Privileges of Women in Massachusetts.

Sts. 1893, c. 417, § 16. Women are not obliged to pay a poll tax.

Pub. Sts. c. 170, § I. Women are not obliged to do jury duty.

Pub. Sts. c. 14, § I. Women are not obliged to do military duty.

Pub. Sts. c. 162, § 3. Women are exempt from arrest in civil action until judgment has been obtained against them.

97 Mass. 225. Women committing a misdemeanor in their husbands' presence, are presumed to have been coerced and are prima facie excused.

115 Mass. 146. Women selling liquors illegally, though on their own account, are not punishable therefor, but their husbands are held accountable.

Sts. 1894, c. 508. Women employees are exceptionally provided for and protected by the statutes regulating labor.

U. S. Sts. § 1994. Alien women, by marrying a citizen, or by their husbands' naturalization, become citizens.

Pub. Sts. c. 83, § I. Women, by living five years in any city or town, or by their husbands' "settlement" secure a "settlement right" without paying any taxes, which entitles them to be taken care of by such city or town in case of need.

Pub. Sts. c. 147, § 29. Women coming into this Commonwealth, without their husbands, control their property situated here as though unmarried.

Pub.
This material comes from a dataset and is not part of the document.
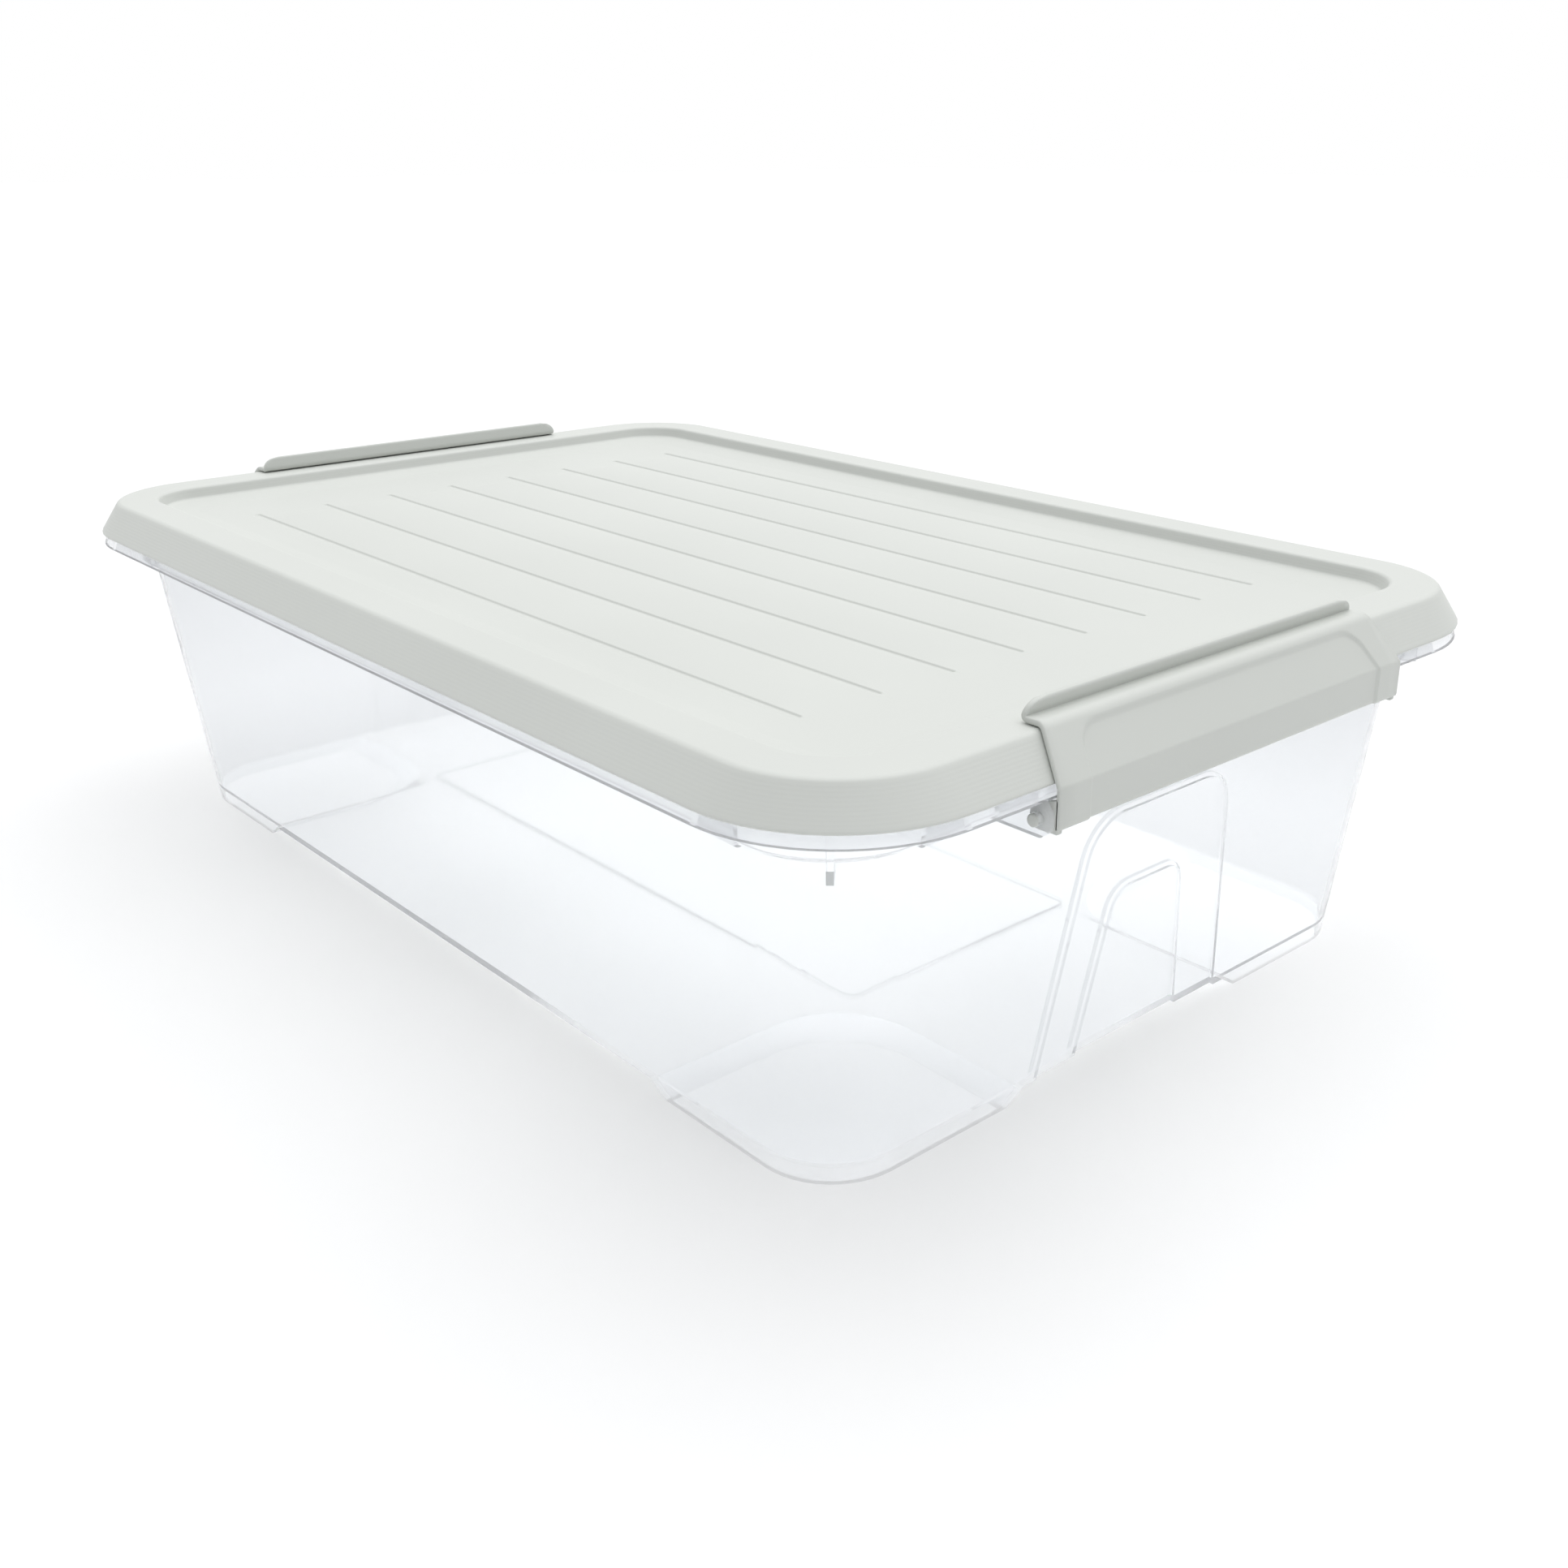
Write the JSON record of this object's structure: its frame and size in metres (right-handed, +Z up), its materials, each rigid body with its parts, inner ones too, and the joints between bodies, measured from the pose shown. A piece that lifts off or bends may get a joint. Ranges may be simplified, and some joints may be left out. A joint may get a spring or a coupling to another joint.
{
  "type": "under bed storage box",
  "caption": "Low clear tapered storage box with a ribbed lid held down by a hinged clip at each end, for sliding under a bed.",
  "frame": {"origin": "centre of the footprint, at floor level", "axes": "+X along the length towards one clip, +Y across the width, +Z up"},
  "size_m": [0.607, 0.39, 0.1702],
  "materials": {
    "tub": "clear moulded polypropylene, smooth and faintly hazy",
    "lid": "opaque pale grey moulded polypropylene, fine matte grain",
    "clips": "opaque pale grey moulded polypropylene, fine matte grain"
  },
  "bodies": {
    "tub": {"tub": "tub"},
    "lid": {"lid": "lid"},
    "clip_right": {"clip_right": "clips"},
    "clip_left": {"clip_left": "clips"}
  },
  "joints": [
    {"name": "lid_lift", "type": "slide", "parent": "tub", "child": "lid", "axis": [0, 0, 1], "range_m": [0, 0.02443]},
    {"name": "clip_right_hinge", "type": "hinge", "parent": "tub", "child": "clip_right", "pos_m": [0.295, 0, 0.1355], "axis": [0, 1, 0], "range_deg": [0, 140]},
    {"name": "clip_left_hinge", "type": "hinge", "parent": "tub", "child": "clip_left", "pos_m": [-0.295, 0, 0.1355], "axis": [0, -1, 0], "range_deg": [0, 140]}
  ],
  "couplings": [
    {"joint": "clip_right_hinge", "follows": "lid_lift", "rad_per_m": 100},
    {"joint": "clip_left_hinge", "follows": "lid_lift", "rad_per_m": 100}
  ]
}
Sts. c. II. § 5, cl. IO. The property of widows or unmarried women above the age of twenty-one years, to the value of $500, is exempt from taxation if the whole estate does not exceed $1,000, exclusive of property otherwise exempt from taxation.

Pub. Sts. c. 147, § 3. Women may receive from their husbands gifts of wearing apparel and articles for personal ornament or necessary for personal use to the value of $2,000, which, if not given in fraud, shall be exempt from claims of their husbands' creditors.

Pub. Sts. c. 183, § 29. Sts. 1893, c. 262. Women, though able, through past accumulations, or present earnings, are not obliged to support their husbands nor children nor themselves, if their husbands are living.